What about musicals, what do they mean to you?

“Well, I’ve only done two musicals on the stage. I mean, I sing and I do concerts and I interpret mostly other people’s songs, but musicals per se I’ve only done Cabaret and The Threepenny Opera, so I have a niche! I’ve done a couple more on film, but the musical form is not necessarily my favourite thing. I have a bar now called Club Cumming and there’s a night on Mondays where everyone gets up and sings songs and they sort of geek out, it’s a geek fest for musical people and they’ll sing the entire first act of Follies and it’s amazing. But it’s not my thing in that I’m not feverish about it as a form. But then I think that’s good not to be like that, it’s my job it’s not my hobby, you know what I mean. My job is acting, it’s not acting in a certain form.
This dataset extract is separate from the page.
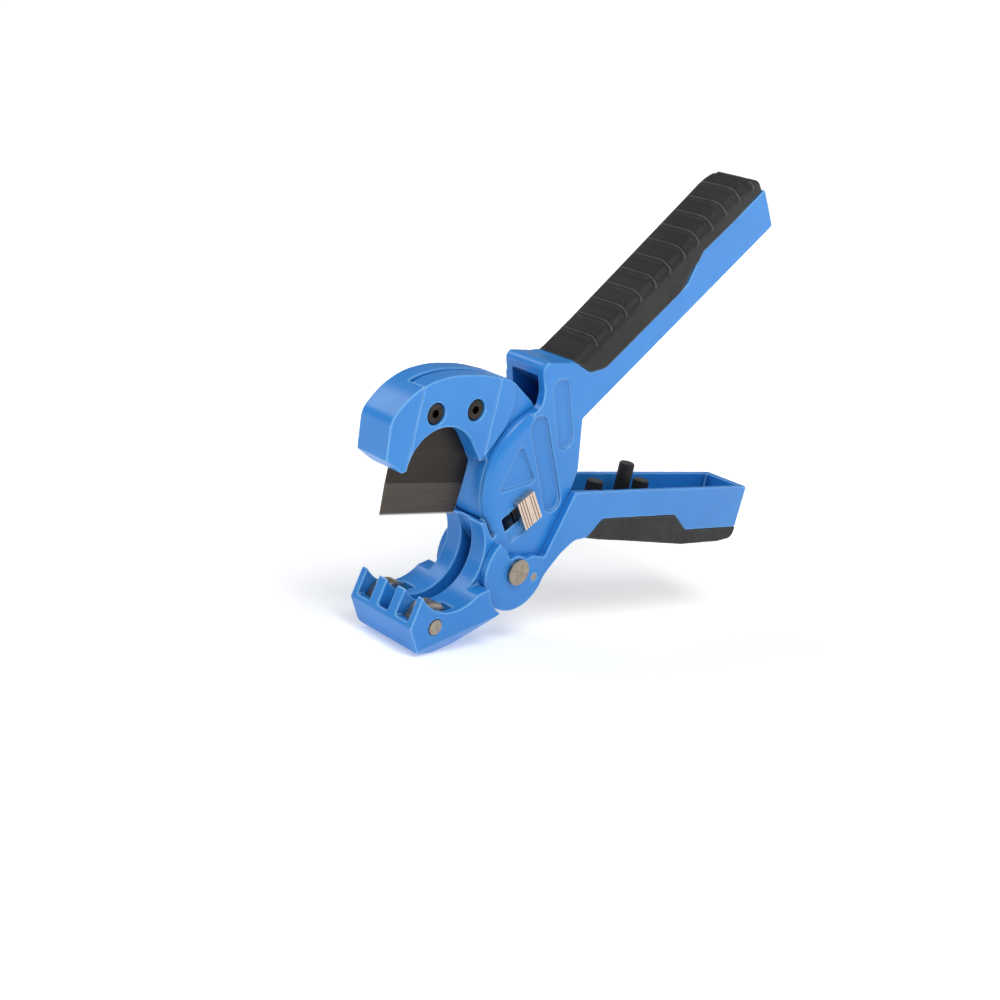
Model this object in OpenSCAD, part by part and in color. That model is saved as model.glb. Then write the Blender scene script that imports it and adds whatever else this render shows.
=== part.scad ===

But I do like singing and I’ve really grown to love doing concerts and I’ve come to understand the importance of how you interpret a song and how you can change someone’s idea of that song because of what you bring to it. That’s been a really important thing for me to understand and I really do love that.”

In the UK Season 2 of Instinct premieres on Sky Witness on Monday 26th August, while the series finale, episode 11 “Grey Matter”, airs in the US on CBS this Sunday 25th at 9pm/8pm CT.